There has also been more ‘supply cannibalisation’ in the US, with issuers frequently choosing to issue leveraged loans rather than bonds.
“In Europe, the banks are still deleveraging, and we see more supply from loan-to-bond refinancing,” says Milburn. “This has led to some supply of questionable quality, as the banks have been keen to rid themselves of some of their riskier loans and the market has digested some issuers of which it has no real knowledge or experience.
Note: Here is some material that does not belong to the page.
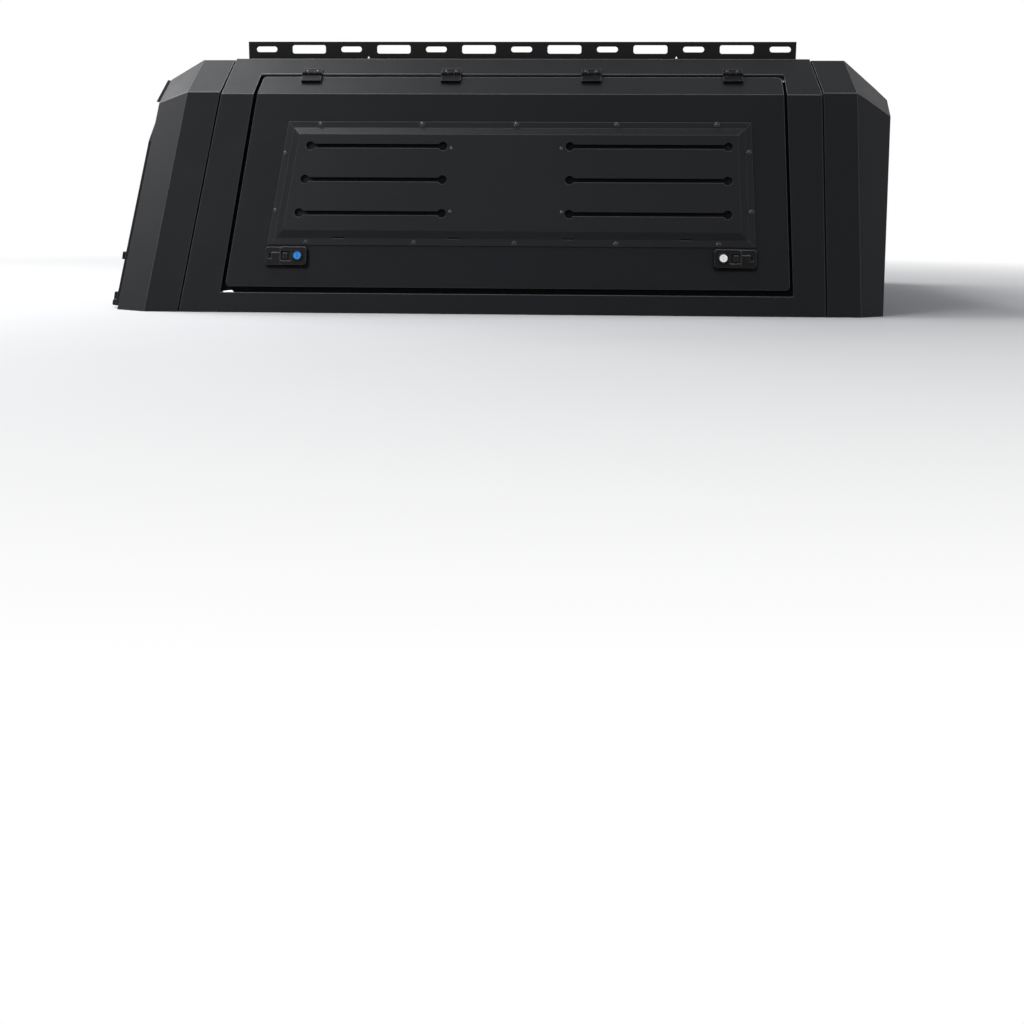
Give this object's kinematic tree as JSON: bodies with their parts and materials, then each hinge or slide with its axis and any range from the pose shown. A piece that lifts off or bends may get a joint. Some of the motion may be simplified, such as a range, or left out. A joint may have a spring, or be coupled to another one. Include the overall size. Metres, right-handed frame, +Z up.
{
  "type": "pickup truck canopy",
  "caption": "Folded steel canopy over a pickup's load bed, with leaning sides, a lift-up side door that carries a slotted plate, a rear glass hatch and slotted roof rails.",
  "frame": {"origin": "middle of the footprint on the top of the bed rails, at z = 0", "axes": "+X forward to the cab, +Y to the vehicle's left, +Z up"},
  "size_m": [1.6951, 1.5, 0.577],
  "materials": {
    "painted_steel": "fine-texture satin black powder coat",
    "hinge_steel": "black coated steel",
    "black_plastic": "satin moulded black",
    "key_metal": "bright key cap; the rear one is anodised blue",
    "rubber": "matt black rubber",
    "glass": "tinted"
  },
  "bodies": {
    "canopy": {"front_header": "painted_steel", "front_left_pillar": "painted_steel", "front_right_pillar": "painted_steel", "front_sill": "painted_steel", "front_window": "glass", "front_window_seal": "rubber", "hatch_hinge_arms": "hinge_steel", "hatch_seal": "rubber", "left_door_front_key_cap": "key_metal", "left_door_front_latch": "black_plastic", "left_door_hinge_leaves": "hinge_steel", "left_door_panel": "painted_steel", "left_door_plate": "painted_steel", "left_door_rear_key_cap": "key_metal", "left_door_rear_latch": "black_plastic", "left_door_seal": "rubber", "left_door_stiffeners": "painted_steel", "left_frame_hinge_leaves": "hinge_steel", "left_roof_rail": "painted_steel", "left_side_header": "painted_steel", "left_side_wall": "painted_steel", "rear_gutter": "painted_steel", "rear_header": "painted_steel", "rear_left_pillar": "painted_steel", "rear_right_pillar": "painted_steel", "right_door_seal": "rubber", "right_frame_hinge_leaves": "hinge_steel", "right_roof_rail": "painted_steel", "right_side_header": "painted_steel", "right_side_wall": "painted_steel", "roof_bows": "painted_steel", "roof_panel": "painted_steel"},
    "right_door": {"right_door_front_key_cap": "key_metal", "right_door_front_latch": "black_plastic", "right_door_hinge_leaves": "hinge_steel", "right_door_panel": "painted_steel", "right_door_plate": "painted_steel", "right_door_rear_key_cap": "key_metal", "right_door_rear_latch": "black_plastic", "right_door_stiffeners": "painted_steel"},
    "rear_hatch": {"hatch_catches": "black_plastic", "hatch_frame": "painted_steel", "hatch_glass": "glass", "hatch_hinge_leaves": "hinge_steel", "hatch_knobs": "black_plastic"}
  },
  "joints": [
    {"name": "right_door_hinge", "type": "hinge", "parent": "canopy", "child": "right_door", "pos_m": [0.05285, -0.58178, 0.5027], "axis": [-1, 0, 0], "range_deg": [0, 85]},
    {"name": "rear_hatch_hinge", "type": "hinge", "parent": "canopy", "child": "rear_hatch", "pos_m": [-0.75822, 0, 0.49283], "axis": [0, 1, 0], "range_deg": [0, 85]}
  ]
}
Most of these will prove to be fine, but some sectors and segments will struggle if companies report disappointing results and when the default cycle turns.”
Furthermore, with Europe a less mature high-yield market than the US, there has been less push-back against ‘covenant degradation’, the increase in terms that are highly favourable to the issuers and private equity firms, but which are disadvantageous to conventional investors.
“Both sides of the Atlantic now have poorer-quality covenants than in the past, but only in Europe have we seen widespread use of change-of-control exemptions, which severely limit the situations in which investors can sell back bonds,” says Milburn.
While their current preference for the US over Europe is underpinned by valuation – with most of the total return in high yield coming from income, the managers favour the higher-yielding market – they do not rule out buying back into Europe in the coming months.
”Given the recent growth in the European high yield market, money is more likely to flow out of it when the market next turns – which could quickly take the asset class back to attractive levels,” says Milburn.
However, he points out that a market turn is not a prerequisite for their current portfolio positioning to pay off.
“Given a yield differential of 1.5 percentage points, the European market would need to add about 10 cents of relative outperformance in capital growth every month to catch up with the US, which looks a big challenge with current cash prices where they are,” he says.